SEW thank you all who entered.

First let's look at Linda's

Thank you, thank you Madame Samm for allowing my “Ladies” to strut across February’s banner!  I feel truly honored to have my work included this month.
I made this quilt (The Ladies in Red) in 2011 as part of the “Red and White, Too” challenge sponsored by a member of my quilting guild, after she visited  “Infinite Variety:  Three Centuries of Red and White Quilts” in New York last March.  Because I wanted to keep my entry simple so I could finish it quickly,  I chose a design inspired by several pieces of African fabric from my stash showing “the Ladies” as if they were out for a stroll or window shopping.   (I blogged about it here: red and white challenge    and here  and more about here  )  I scanned a piece of the fabric into Photoshop, resized it and printed to paper.  Then I traced silhouettes of their shape onto fusible web and transferred it to the back of my red fabric, which I then machine appliqued to a white background.  I quilted it using a very simple meandering pattern.  It has four adinkra symbols appliqued in the borders, with these feminine qualities quilted between them:  patience, beauty, friendship, love, unity, and initiative.
The Ladies in Red will be part of the “Red and White, Too,” quilt exhibit in Northeast Washington, DC, February 6 – 24.
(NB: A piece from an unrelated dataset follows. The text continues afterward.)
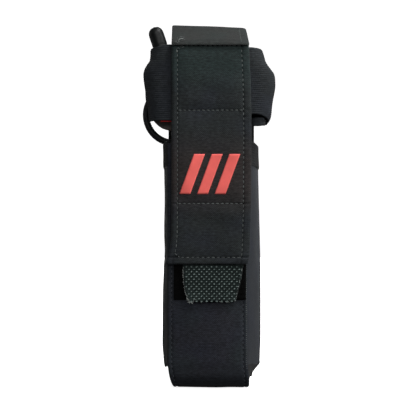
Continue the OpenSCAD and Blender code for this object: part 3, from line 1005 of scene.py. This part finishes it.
def make_belt_root():
    """The strap's upper end, sewn to the back with a bar of close stitches."""
    low, high = node_box("belt_anchor")
    corners = [(0.9, high[2]), (0.9, low[2] + 7), (STRAP_Y, low[2] + 1.6), (STRAP_Y, low[2])]
    along, path = fillet_path(corners, [1.5, 1.2], 0.6)
    root = Strip(along, path, STRAP_HALF, lambda s: 0 * s - STRAP_HALF, lambda s: 0 * s + STRAP_HALF,
                 lambda x, s: 0.09 * chevrons(x, s), -1.0)
    sewn = root.make("belt_strap_root", lines(-STRAP_HALF, STRAP_HALF, 0.6), lines(0, along[-1], 0.5),
                     1.5, "webbing", "pouch")
    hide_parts("belt_anchor")
    runs = [((-10, s), (10, s)) for s in (1.2, 2.6, 4.0, 5.4)]
    capsules("belt_root_bartack", stitch_places(root.at, runs, 0.85, 1.4, 1.3), 0.25, "thread",
             "pouch")


make_back()
make_belt_strap()
make_belt_root()

# ---------------------------------------------------------------- elastic loop

ELASTIC_T = 1.1
RIB = 1.3
EL_LEFT = [(56, -41.3), (66, -41.5), (71, -42.8), (77, -43.0), (83, -43.8), (88, -44.2), (91, -43.6),
           (93.6, -42.2), (96.3, -40.2), (100, -39.6), (108, -39.4)]
EL_RIGHT = [(56, 36.6), (59, 38.2), (62, 38.9), (70, 40.0), (80, 41.4), (85.6, 41.5), (88.3, 40.8),
            (91, 38.6), (93.6, 36.4), (96, 34.8), (101, 33.6), (108, 32.0)]
EL_LEFT_X, EL_RIGHT_X, EL_FRONT_Y, EL_REAR_Y = -40.0, 36.0, -41.9, -3.3


def elastic_plan():
    """Points round the loop in plan, from the back, by the left and the front, to the back again."""
    corners = [(4.0, EL_REAR_Y), (EL_LEFT_X, EL_REAR_Y), (EL_LEFT_X, EL_FRONT_Y), (EL_RIGHT_X, EL_FRONT_Y),
               (EL_RIGHT_X, EL_REAR_Y), (-6.0, EL_REAR_Y - 0.6)]
    return fillet_path(corners, [3.5, 9.5, 9.5, 3.5], 1.6)


def elastic_low(px, front, rear):
    """Height of the lower edge: it rides up over the shears' ring at the left and sags at the rear right."""
    low_front = curve(px, [(-45, 56.8), (20, 57.0), (25, 61.2), (30, 60.8), (34, 58.8), (37, 56.4),
                           (45, 56.2)])
    low_rear = curve(px, [(-45, 74.0), (-36, 72.0), (-28, 62.0), (-20, 60.5), (0, 60.0), (20, 57.0),
                          (26, 53.6), (32, 53.6), (35, 55.4), (38, 57.6), (45, 58.0)])
    low = low_front * front + (57.0 * (1 - rear) + low_rear * rear) * (1 - front)
    left_wall = smooth_step(-px, 39.2, 39.98)
    return np.maximum(low, 53.0 + 3.8 * (px < 0) + (15.0 + 2.5 * (1 - front)) * left_wall)


def make_elastic():
    along, plan = elastic_plan()
    px, py = plan[:, 0][:, None], plan[:, 1][:, None]
    front, rear = smooth_step(-py, 20, 38), 1 - smooth_step(-py, 5, 12)
    low = elastic_low(px, front, rear)
    high = 104.0 + 2.0 * near(px, -28, 8) * front - 4.5 * front * smooth_step(25 - np.abs(px), 0, 3)
    z = low + (high - low) * np.linspace(0, 1, 150)[None, :]
    x = np.where(px < 0, px * curve(z, EL_LEFT) / EL_LEFT_X, px * curve(z, EL_RIGHT) / EL_RIGHT_X)
    squeeze = smooth_step(np.abs(px), 20, 34)
    x = px * (1 - squeeze) + x * squeeze
    y = py + 2.0 * front * smooth_step(z, 94, 107) + 0.7 * front * smooth_step(np.abs(px), 24, 34)
    forward = smooth_step(px, 22.5, 26.5) * (1 - 0.55 * smooth_step(px, 32, 36))
    y = y - 34.5 * rear * forward * smooth_step(60.4 - z, 0, 2.0)
    ribs = 0.13 * np.sin(z * 2 * math.pi / RIB)
    creases = 0.25 * waves(along[:, None], z, 19, 81) * smooth_step(np.abs(px), 25, 32)
    creases = creases * (np.abs(px) >= 26)
    middle = stack(x, y, z)
    normal = unit(np.cross(np.gradient(middle, axis=0), np.gradient(middle, axis=1)))
    from_axis = stack(x, y + 22, 0.0)
    outward = np.sign(np.sum(normal * from_axis, axis=-1, keepdims=True))
    middle = middle + normal * outward * (ribs + creases)[..., None]
    uv = stack(along[:, None], z)
    loop = shell("elastic_band", middle, ELASTIC_T, uv, "elastic", "pouch")
    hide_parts("elastic_loop")


make_elastic()

# ---------------------------------------------------------------- tourniquet


def bevelled(name, outline, y_back, y_front, bevel, material, body):
    """A flat moulding from an outline in X and Z, with round edges."""
    count = len(outline)
    verts = [(x, y, z) for y in (y_back, y_front) for x, z in outline]
    faces = [tuple(range(count)), tuple(range(2 * count - 1, count - 1, -1))]
    faces += [(k, count + k, count + (k + 1) % count, (k + 1) % count) for k in range(count)]
    made = piece(name, verts, faces, material, body)
    modifier = made.modifiers.new("round", "BEVEL")
    modifier.width, modifier.segments, modifier.limit_method = bevel * MM, 4, "ANGLE"
    modifier.angle_limit = math.radians(40)
    return made


def rounded_outline(low, high, radii, steps=9):
    """Corners in turn: low x and z, high x low z, high x and z, low x high z."""
    centres = [(low[0], low[1], 1, 1, 180), (high[0], low[1], -1, 1, 270),
               (high[0], high[1], -1, -1, 0), (low[0], high[1], 1, -1, 90)]
    made = []
    for (x, z, sx, sz, start), r in zip(centres, radii):
        for k in range(steps):
            a = math.radians(start + 90 * k / (steps - 1))
            made.append((x + sx * r + r * math.cos(a), z + sz * r + r * math.sin(a)))
    return made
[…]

Thanks again Madame Samm, for allowing me to help make this month’s banner another great success!

Next, is Deonn and here is her...
Hi, Madame Samm,
Thanks again for including my quilt on February's banner--I am thrilled!  And you'll love the story of this quilt.  I originally worked out the pattern for my sister to make a denim quilt for her son when he went away to college.  Not a fan of recycled denims sewn into squares or strips, I wanted a design that really made a statement.  And since there is such a variety in tone with Levi's and other denim-weight pants that can be up-cycled, this traditional "Storm at Sea" made with giant 24" blocks, turned out to be the perfect pattern, and the perfect quilt for a college kid (practically free), or as a throw for the couch or car.  It looks great in blues.  Then I made this one for my son.  It is even quilted with a layer of batting and backed with flannel - a warm hug from Mom.  I've included a link to the original post, which also has a link to more of the story.  Here goes:
this quilt.

Denim Tsunami  (A Giant "Storm at Sea"), Picnic Quilt 72" x 72"
 Mostly though, I love the boy I made it for.

Original post HERE
And when the boy went off to war with his combat engineer unit, sweeping for mines, making roads safe, and performing other route clearance missions in Afghanistan...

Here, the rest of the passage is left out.